| EXERCISE GOAL |
The required output is the exact run of lines from the line containing "lower_tube();" to the line containing "obj.parent = empty", inclusive, and nothing besides.

*** GIVEN DATA

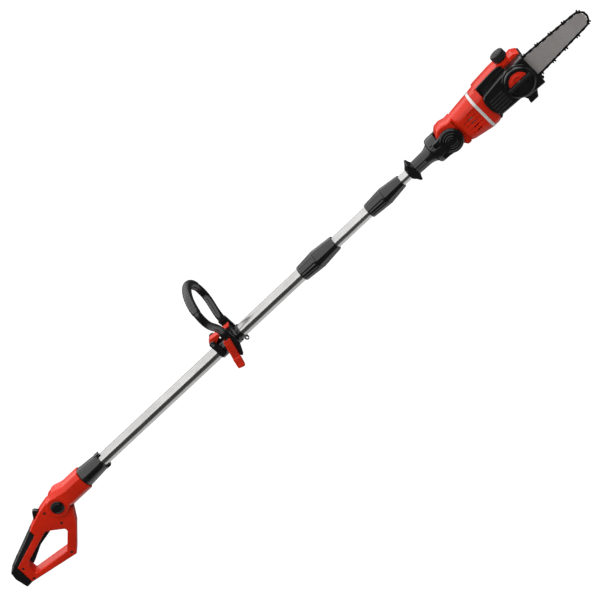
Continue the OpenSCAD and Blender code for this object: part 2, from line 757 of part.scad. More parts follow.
// The crown gear, its shaft and the chain sprocket turn as one
module drive_gear() {
  color([0.55, 0.55, 0.57]) on_pole() translate([gear_x, 0, 0]) {
    rod_y([0, 0], -34, 14, 5);
    rod_y([0, 0], -11, -pinion_r - 1.4, crown_r + 4);
    rod_y([0, 0], -11, 8 - 0.1, 9);
    for (i = [0:crown_teeth - 1]) rotate([0, (i + 0.5) * 360 / crown_teeth, 0]) {
      box([-crown_r - 3.8, -pinion_r - 1.5, -0.62], [-crown_r + 3.8, -pinion_r + 0.8, 0.62]);
    }
    difference() {
      rod_y([0, 0], bar_y - 3, bar_y + 3, 15);
      for (i = [0:6]) rotate([0, i * 360 / 7, 0]) rod_y([16.5, 0], bar_y - 9, bar_y + 9, 4.2);
    }
  }
}

module cover_outline() {
  polygon([[1357, -33], [1350, -24], [1345, -8], [1345, 10], [1349, 24], [1356, 30], [1416, 38],
           [cover_front_x, 39], [cover_front_x, -49], [1432, -46], [1414, -36.5]]);
}
module sprocket_cover() {
  color([0.05, 0.05, 0.05]) on_pole() difference() {
    union() {
      plate(-46, -22.6) cover_outline();
      intersection() {
        rod_y([stud_x, 0], -50, -44, 41);
        box([1300, -60, -60], [cover_front_x, 0, 60]);
      }
      for (i = [0:3]) box([1352, -47.2, -25 + i * 12], [1392, -45.9, -22 + i * 12]);
    }
    plate(-41, -20) polygon([[1369, -30], [1369, 30], [1420, 35], [1500, 37],
                             [1500, -40], [1430, -38], [1415, -33]]);
    rod_y([stud_x, 0], -60, -20, 4.3);
    rod_y([stud_x, 0], -60, -47.5, 9.6);
  }
}
module cover_knob() {
  color([0.06, 0.06, 0.06]) on_pole() difference() {
    union() {
      rod_y([stud_x, 0], -54, -50 - gap, cover_knob_r);
      plate(-60, -53.9) {
        translate([stud_x, 0]) difference() {
          circle(r = cover_knob_r - 3);
          circle(r = cover_knob_r - 6);
        }
        polygon([[stud_x - 33, -5], [stud_x - 33, 3], [stud_x + 33, 3], [stud_x + 33, -5]]);
      }
      rod_y([stud_x, 0], -51, -47.8, 9);
    }
    rod_y([stud_x, 0], -55.4, -40, 4 + run);
  }
}
module bar_stud() color("silver") on_pole() rod_y([stud_x, 0], -55, -7, 4);

// Half height of the bar at the station x: it swells from the tail to the belly, then tapers
bar_tail_x = 1414;
bar_tail_h = 20;
bar_belly_x = 1490;
function bar_h(x) = x < bar_belly_x
  ? bar_tail_h + (bar_half_h - bar_tail_h) * (x - bar_tail_x) / (bar_belly_x - bar_tail_x)
  : bar_half_h + (nose_r - bar_half_h) * (x - bar_belly_x) / (nose_x - bar_belly_x);
module bar_outline() {
  stations = [bar_tail_x, 1440, 1465, bar_belly_x, 1530, 1570];
  polygon(concat(
    [for (x = stations) [x, bar_h(x)]],
    [for (i = [0:18]) nose_r * [sin(i * 10), cos(i * 10)] + [nose_x, 0]],
    [for (i = [5:-1:0]) [stations[i], -bar_h(stations[i])]]));
}
module guide_bar() {
  color([0.72, 0.7, 0.68]) on_pole() difference() {
    plate(bar_y - bar_t / 2, bar_y + bar_t / 2) difference() {
      bar_outline();
      translate([stud_x - 10, -4.3]) square([30, 8.6]);
      for (s = [-1, 1]) translate([stud_x - 8, s * 13]) circle(r = 2.5);
    }
    pipe_y([nose_x, 0], bar_y - 0.75, bar_y + 0.75, nose_r + 5, 3);
  }
}
module nose_sprocket() {
  color([0.5, 0.5, 0.5]) on_pole() difference() {
    rod_y([nose_x, 0], bar_y - 0.45, bar_y + 0.45, nose_r - 2);
    rod_y([nose_x, 0], bar_y - 3, bar_y + 3, 3 + run);
    for (i = [0:9]) rotate_about([nose_x, 0], i * 36) {
      rod_y([nose_x + nose_r - 1, 0], bar_y - 3, bar_y + 3, 3.6);
    }
  }
}
module rotate_about(at, a) {
  translate([at[0], 0, at[1]]) rotate([0, a, 0]) translate([-at[0], 0, -at[1]]) children();
}

// The chain's middle line: along the bar's edge, round the nose and round the sprocket
chain_off = 2.4;
chain_r = nose_r + chain_off;
wheel_r = 18;
function chain_top() = [
  [gear_x, wheel_r], [bar_tail_x, bar_tail_h + chain_off],
  [1450, bar_h(1450) + chain_off], [bar_belly_x, bar_half_h + chain_off]];
function chain_line() = concat(
  chain_top(),
  [for (i = [0:12]) let (a = 90 - i * 15) [nose_x + chain_r * cos(a), chain_r * sin(a)]],
  [for (i = [3:-1:0]) [chain_top()[i][0], -chain_top()[i][1]]],
  [for (i = [1:5]) let (a = 270 - i * 30) [gear_x + wheel_r * cos(a), wheel_r * sin(a)]]);
chain_p = chain_line();
chain_n = len(chain_p);
function side_len(i) = norm(chain_p[(i + 1) % chain_n] - chain_p[i]);
function run_to(i) = i == 0 ? 0 : run_to(i - 1) + side_len(i - 1);
chain_run = [for (i = [0:chain_n]) run_to(i)];
chain_links = 2 * floor(chain_run[chain_n] / chain_pitch / 2);
link_step = chain_run[chain_n] / chain_links;
// Where the chain is after a distance s along it: [x, z, heading]
function chain_at(s) = let (
    i = max([for (k = [0:chain_n - 1]) chain_run[k] <= s ? k : 0]),
    p = chain_p[i], q = chain_p[(i + 1) % chain_n], t = (s - chain_run[i]) / side_len(i)
  ) [p[0] + (q[0] - p[0]) * t, p[1] + (q[1] - p[1]) * t, atan2(q[1] - p[1], q[0] - p[0])];
module links(first, step, y0, y1) {
  for (i = [first:step:chain_links - 1]) {
    c = chain_at(i * link_step);
    translate([c[0], 0, c[1]]) rotate([0, -c[2], 0]) plate(y0, y1) children();
  }
}
link_t = 1.2;
module chain_drive_links() {
  color([0.2, 0.2, 0.2]) on_pole() links(0, 2, bar_y - link_t / 2, bar_y + link_t / 2) {
    polygon([[-5, -1.6], [5, -1.6], [7, 0.6], [6, 3.4], [-6, 3.4], [-7, 0.6]]);
  }
}
module side_link() {
  for (x = [-1, 1]) translate([x * 3.6, 0.3]) circle(r = 2.3);
  translate([-3.6, -1.7]) square([7.2, 5.2]);
}
module chain_side_links() {
  color([0.12, 0.12, 0.12]) on_pole() {
    links(1, 2, bar_y + link_t / 2 + seam, bar_y + link_t * 1.5 + seam) side_link();
    links(3, 4, bar_y - link_t * 1.5 - seam, bar_y - link_t / 2 - seam) side_link();
  }
}
module chain_cutters() {
  color([0.1, 0.1, 0.1]) on_pole() links(1, 4, bar_y - link_t * 1.5 - seam, bar_y - link_t / 2 - seam) {
    side_link();
    polygon([[-5, 0], [-5.2, 7], [-1.6, 7.4], [-0.6, 1.5]]);
    polygon([[1, 1.5], [1.6, 6], [4.8, 6.2], [5.2, 0]]);
  }
}
module spike_bumper() {
  color([0.07, 0.07, 0.07]) on_pole() plate(-22.4, -19) {
    polygon([[1481, -48], [1484, -47], [1487, -43], [1484, -39], [1487.5, -35],
             [1484, -31], [1487, -27], [1484, -24], [1481, -24]]);
  }
}

lower_tube();
socket_sleeve();
yoke_left();
yoke_right();
hinge_pin();
strap_ring();
lower_lock_body();
lower_lock_collet();
inner_cable();
handle_left();
handle_right();
soft_grip();
end_cap();
power_inlet();
hinge_drum();
switch_box();
trigger_spring();
handle_screws();
trigger();
lock_off_button();
pivot_button();
lower_lock_nut();
middle_tube();
middle_guide();
upper_lock_body();
upper_lock_collet();
upper_lock_nut();
upper_tube();
upper_guide();
neck_left();
neck_right();
tilt_axle();
tilt_button();
clamp_upper();
clamp_lower();
clamp_pin();
clamp_lever();
loop_frame();
loop_grip();
loop_bolt();
loop_lever();
motor_left();
motor_right();
trim_ring();
motor_stator();
motor_rotor();
shaft_bearings();
gear_housing();
oil_tank();
oil_cap();
drive_gear();
sprocket_cover();
cover_knob();
bar_stud();
guide_bar();
nose_sprocket();
chain_drive_links();
chain_side_links();
chain_cutters();
spike_bumper();
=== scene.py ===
"""The looks of a telescoping pole saw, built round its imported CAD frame.

Lengths in the modelling calls are in millimetres, in the pole's own coordinates: x starts at the front
rim of the handle's socket, y and z at the pole's axis. at() turns them into the row frame, in metres.
"""
import json
import math

import bmesh
import bpy
from mathutils import Matrix, Vector


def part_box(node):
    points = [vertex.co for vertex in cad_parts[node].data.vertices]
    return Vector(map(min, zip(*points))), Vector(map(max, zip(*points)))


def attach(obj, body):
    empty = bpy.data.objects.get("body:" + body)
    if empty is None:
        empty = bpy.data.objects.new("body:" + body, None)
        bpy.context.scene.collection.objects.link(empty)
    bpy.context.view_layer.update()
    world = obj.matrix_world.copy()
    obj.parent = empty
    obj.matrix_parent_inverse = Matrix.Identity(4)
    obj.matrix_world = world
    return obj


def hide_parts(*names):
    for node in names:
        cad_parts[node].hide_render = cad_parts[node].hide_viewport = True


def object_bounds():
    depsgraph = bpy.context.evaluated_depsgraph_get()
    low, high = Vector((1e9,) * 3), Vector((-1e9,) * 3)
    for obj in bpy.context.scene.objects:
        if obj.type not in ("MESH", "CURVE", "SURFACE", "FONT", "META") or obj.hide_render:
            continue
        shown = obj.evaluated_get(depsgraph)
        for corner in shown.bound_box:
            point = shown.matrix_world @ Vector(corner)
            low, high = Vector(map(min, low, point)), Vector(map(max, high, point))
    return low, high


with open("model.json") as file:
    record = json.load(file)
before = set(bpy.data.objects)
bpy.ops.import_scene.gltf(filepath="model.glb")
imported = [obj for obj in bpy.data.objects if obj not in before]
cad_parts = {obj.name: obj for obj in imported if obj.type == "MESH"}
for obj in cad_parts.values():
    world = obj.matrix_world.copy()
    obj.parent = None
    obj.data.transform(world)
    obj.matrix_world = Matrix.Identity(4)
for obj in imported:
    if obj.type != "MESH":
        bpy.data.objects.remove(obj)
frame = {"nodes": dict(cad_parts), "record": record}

cad_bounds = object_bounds()
scene = bpy.context.scene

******

| RESPONSE TO THE EXERCISE |
lower_tube();
socket_sleeve();
yoke_left();
yoke_right();
hinge_pin();
strap_ring();
lower_lock_body();
lower_lock_collet();
inner_cable();
handle_left();
handle_right();
soft_grip();
end_cap();
power_inlet();
hinge_drum();
switch_box();
trigger_spring();
handle_screws();
trigger();
lock_off_button();
pivot_button();
lower_lock_nut();
middle_tube();
middle_guide();
upper_lock_body();
upper_lock_collet();
upper_lock_nut();
upper_tube();
upper_guide();
neck_left();
neck_right();
tilt_axle();
tilt_button();
clamp_upper();
clamp_lower();
clamp_pin();
clamp_lever();
loop_frame();
loop_grip();
loop_bolt();
loop_lever();
motor_left();
motor_right();
trim_ring();
motor_stator();
motor_rotor();
shaft_bearings();
gear_housing();
oil_tank();
oil_cap();
drive_gear();
sprocket_cover();
cover_knob();
bar_stud();
guide_bar();
nose_sprocket();
chain_drive_links();
chain_side_links();
chain_cutters();
spike_bumper();
=== scene.py ===
"""The looks of a telescoping pole saw, built round its imported CAD frame.

Lengths in the modelling calls are in millimetres, in the pole's own coordinates: x starts at the front
rim of the handle's socket, y and z at the pole's axis. at() turns them into the row frame, in metres.
"""
import json
import math

import bmesh
import bpy
from mathutils import Matrix, Vector


def part_box(node):
    points = [vertex.co for vertex in cad_parts[node].data.vertices]
    return Vector(map(min, zip(*points))), Vector(map(max, zip(*points)))


def attach(obj, body):
    empty = bpy.data.objects.get("body:" + body)
    if empty is None:
        empty = bpy.data.objects.new("body:" + body, None)
        bpy.context.scene.collection.objects.link(empty)
    bpy.context.view_layer.update()
    world = obj.matrix_world.copy()
    obj.parent = empty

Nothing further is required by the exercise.